What is the Slender Man?
The Slender Man is an internet meme, first started by Victor Surge on the internet forum Something Awful, as part of a photoshop contest in June of 2009. Appearing hidden in the background of seemingly innocent photographs, the abnormally tall man in a black suit with no face quickly had a number of stories written about him, turning him into a paranormal creature of unknown origins who stalks, kidnaps, and kills children, as well as any adults seeking to save them. The malevolent entity became the antagonist of a series of horror stories.
How did this all start?
A few weeks after the inital wave of photoshops and popularity on Something Awful, the Slender Man was exposed to the larger world by Marble Hornets, the first Slender Man Youtube series, created by a group of Alabama college students. With no certainty as to wether the story in the videos was fictional or not, the videos went viral and grew in popularity on Unfiction. The first blog based story began in July of 2009, Just Another Fool, which established the beginning of the mythos expanded universe. As the first “season” of Marble Hornets wound down in early 2010, several other vlogs and blogs telling their own stories about the Slender Man surfaced, and since then the mythos has exploded in size, growing not only in audience, but in the number of audience members who have begun to participate in the experience by creating stories of their own.

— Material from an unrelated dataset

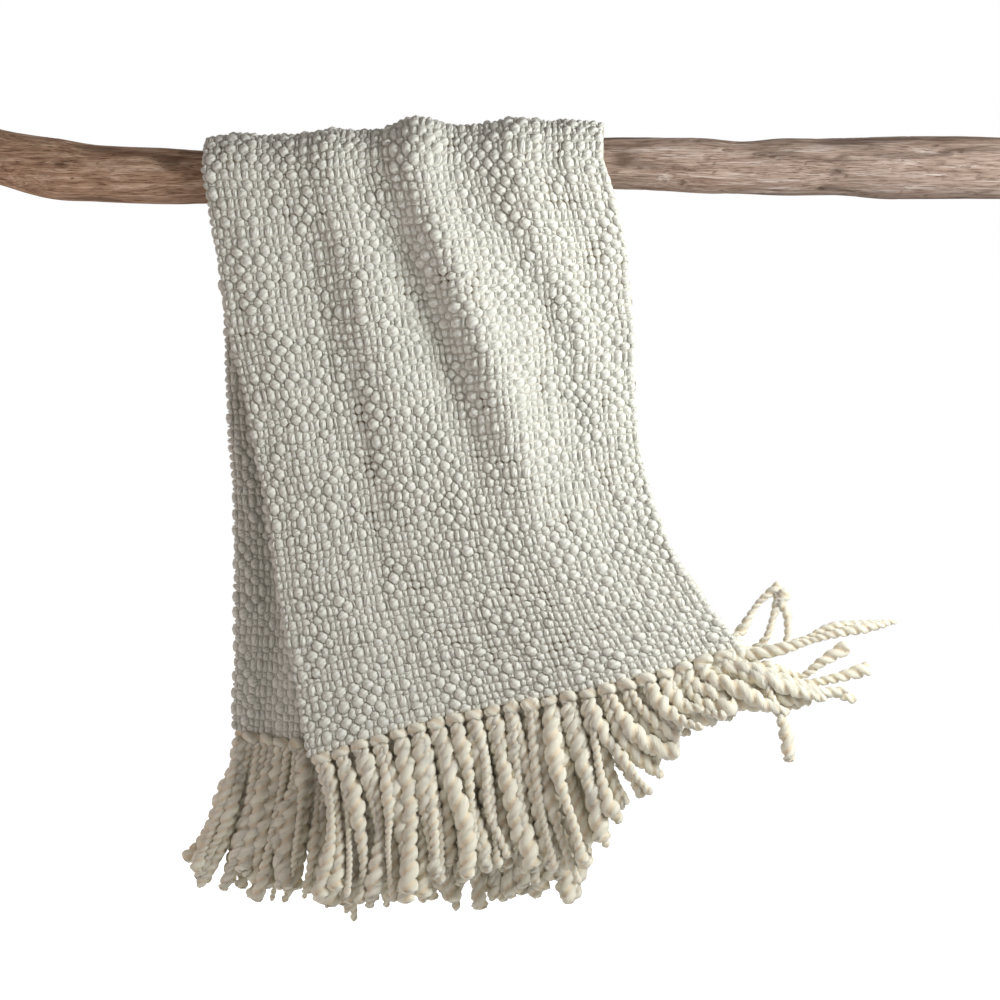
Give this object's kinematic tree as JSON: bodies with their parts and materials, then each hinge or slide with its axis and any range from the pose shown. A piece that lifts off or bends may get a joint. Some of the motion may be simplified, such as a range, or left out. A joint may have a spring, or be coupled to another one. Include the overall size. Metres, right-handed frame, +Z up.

About how many people are actually involved here?
While the audience reach of each individual story varies, as of June 16, 2011, Marble Hornets has 75,749 subscribers and the 68 videos making up it’s story have been viewed a total of 18,000,000 times. Yet some of the blog based stories have less than 5 readers. As for active community members, it’s difficult to draw an estimate. Amongst the creators, approximately 150 mythos writers cooperate, collaborate, and peer review each other’s work in private channels.
There’s a lot here. Do I need to read all of it?
Oh god no. I haven’t even broken the 20% mark of reading/viewing all of it. Most of the video series are well worth your time, and several blogs have been marked as “classics” by community consensus. In a few instances, it may be necessary to read 2-3 blogs concurrently if their plots are tightly woven together. Crossover events occur often in blogs, but are usually short, self-contained, and don’t require extensive knowledge of the other storyline.
What are the requirements to join the mythos?
Technically speaking, none. If you’ve got a story idea, by all means, pursue it. If your work is of a high quality, it will flourish and spread virally amongst the community. If it isn’t, there’s no real penalty aside from a blow to your reputation and ego. Learn from it and move on, or head in a new direction with it.